Our Community Program
My latest trip to Madagascar began with a two-day 30-mile roundtrip hike to inaugurate health sites in remote communities. We were joined by the local mayor, the head doctor from the local Ministry of Health facility, and members of PIVOT’s community health team. The communities we serve are very remote, requiring people to hike for hours to reach the nearest health center. The residents barely manage a subsistence existence, living off of rice production, sleeping on straw mats on the floors of their thatched roof mud-brick houses. Despite these basic means, each community has managed to pool their limited resources, and combined them with cement from the mayor’s office and a roof provided by PIVOT; on the backs of their own labor, they have constructed simple community health houses that are probably the most distinguished and elegant houses ever seen in these villages. They are dignified spaces, with planted flowers, nice fences, and bright white painted walls. They are a perfect representation of the clear commitment these communities have to furthering healthcare for their fellow neighbors. Can you imagine what this means to them? I am proud to say that it is clear that PIVOT’s community health team reciprocates that commitment with medicine, simple equipment, and monthly supervision and training. In these spaces, locally selected community health workers are now providing life-saving medications to children and pregnant mothers. In the decade that I have been doing this work, I don’t think I have ever felt as palpable a sense of pure solidarity across all of the relevant partners as I did when inaugurating these modest community houses.
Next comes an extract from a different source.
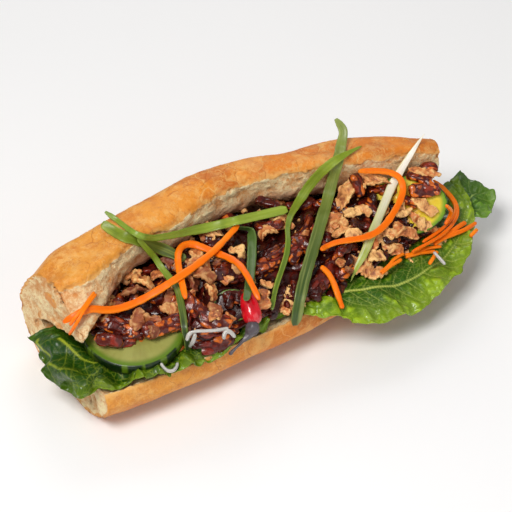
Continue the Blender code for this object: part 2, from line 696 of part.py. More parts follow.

One of the things that makes our work special is our commitment to the slow, humble, but beautiful process of building relationships around a common mission, showing mutual respect and working hard to make concrete things happen for those in need. This approach, one of true partnership with communities, health workers, civil service, and the national government of Madagascar, is one of the defining features of the culture we have tried to create through PIVOT’s young 3-year history. I am deeply grateful to our health teams for having the character to cultivate these partnerships, and to our leadership for having the wisdom to listen and encourage them.
Our trip was capped by a major milestone that we will never forget. During a small dinner with the Secretary General, the Director General, the Director of Partnerships (and all of the leadership) of the Ministry of Health, the Madagascar Minister of Health presented a certificate of appreciation to PIVOT Co-founders Jim and Robin Herrnstein. The Minister shared that this is the first dinner of this sort that he has ever had with a nongovernmental organization. PIVOT’s new Country Director, Ali Ouenzar, shared his perspective on why this is: PIVOT is legit. We are unique within Madagascar in how we partner at all levels of government in the country in order to serve the communities in ways that truly make them stronger. We are focused in a particular area. We love the communities and our staff.
Though there remains so much more work to do to bring life-saving modern medicine to rural communities in Madagascar, I am proud and grateful to be able to share with you that the foundation that we have been building together could not be stronger.